Doubtless it works, but it doesn’t seem strictly necessary. Phillips looks very slender. But how slender is slender enough for Miss Havisham? She is playing the greatest mad old bat in English literature, in the Royal Shakespeare Company’s new production of Great Expectations. And Miss Havisham is plainly supposed to be wasting away, so, just to be sure, it’s cabbage soup.
This is a big moment for Phillips, for the RSC and, in a strange, roundabout way, for the whole of the British acting profession. The last time Phillips appeared with the company was in 1959, in the midst of the worst year of her life. She’d just married Peter O’Toole and given birth to the first of their two daughters.
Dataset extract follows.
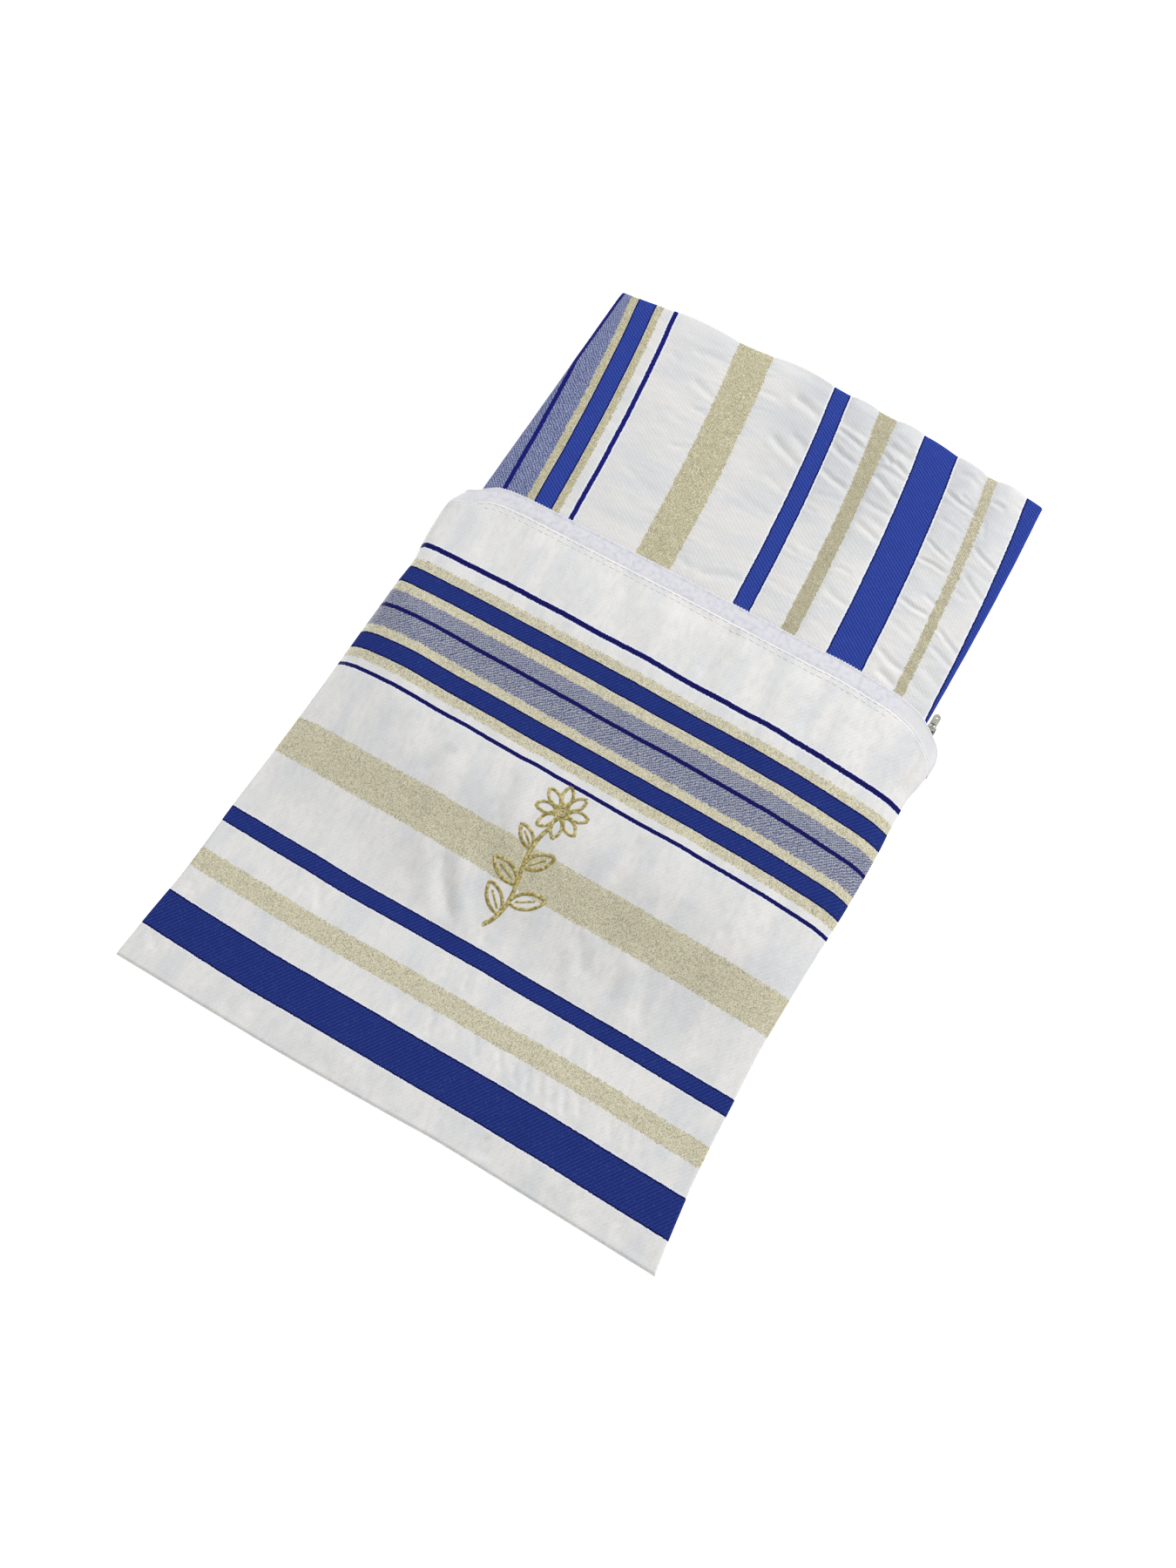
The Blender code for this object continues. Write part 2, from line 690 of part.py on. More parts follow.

“I have a feeling I had postnatal depression. It was rarely spoken of in those days. I lost confidence in my work. I was lucky to have people in the company who were good to me. But I had to go to London, and I had to leave the RSC, which was a terrible shame, as my natural home as a performer would be in a company... I’m very institutionalised. I think I’d probably be quite happy in a prison.”
Exiled in commercial theatre in London for the next couple of decades, she lived a tempestuous and well-documented — not least in her autobiography, Public Places — life with O’Toole before they finally divorced. She got a CBE for her efforts, but didn’t become one of our grand theatrical dames, probably, it is said, because she was denied the chance to build her reputation in the RSC.
“Oh, I don’t think so...”
Now she lives in a modern Islington flat with a gigantic sloping window that, as we speak, darkens with the onset of dusk. I feel in the crepuscular gloom that we are conducting a seance, which, in a sense, we are. There are many spirits about.
Born in 1934 in deepest Carmarthenshire, she spoke Welsh and French before landing elegantly on English, a progress that perhaps explains the alien perfection of her diction. Neither of her parents were quite what they should have been. Her father, a steelworker and policeman, should have been a singer, and her mother should have been a teacher, but had to give up when they married. They had underused gifts, but weren’t in any way showy. “They were very puritanical — Welsh, extremely Welsh. They were the least showy people imaginable.”
Phillips was brought up as an only child; a sister died before she was born. It was that experience of her mother’s, combined with her decision to have another child, that has, latterly, filled Phillips with a kind of wonder at the character of a woman she plainly feels she did not know well enough. “I think about my mother all the time now, much more than I did when she was alive, I’m afraid. We had a sort of tussle, we never had a row, oh my God, no. Probably she was a great influence on me, and I really did admire her.”
The atmosphere at home, though stern, was not especially religious, and by the age of 13, Phillips no longer attended chapel. She was bright and won a scholarship to the University of Wales to study English and philosophy, though by then she knew she wanted to be an actress. It was her mother who made her take the degree. Phillips had been on the stage, and she had even been on BBC television, acting and reading the news. She married, but only briefly, because she got into Rada and left Wales, marriage and home. “Getting married was just going with the flow, really. I wasn’t thinking about anything at all; I was frustrated and couldn’t think how to get out.”
And so she starred at Rada, married O’Toole — that’s what she calls him, never Peter — and joined the RSC, to run into the brick wall of the worst year of her life. The ensuing 20 years, in which she did a lot of commercial theatre and television, and ran a film company with O’Toole, were what they ultimately became, excellent memoir material. Phillips brought up their daughters in a house in Hampstead, went to the West End in the evening, endured O’Toole’s binges and was periodically called up and asked to take visiting Hollywood stars to Tramp or Annabel’s.
“Everything went very right in many ways, a lot of things were very good, but my working life went wrong, yes ... I hated Tramp and Annabel’s, so I just got them in and went home. It was really silly. I hardly even knew them.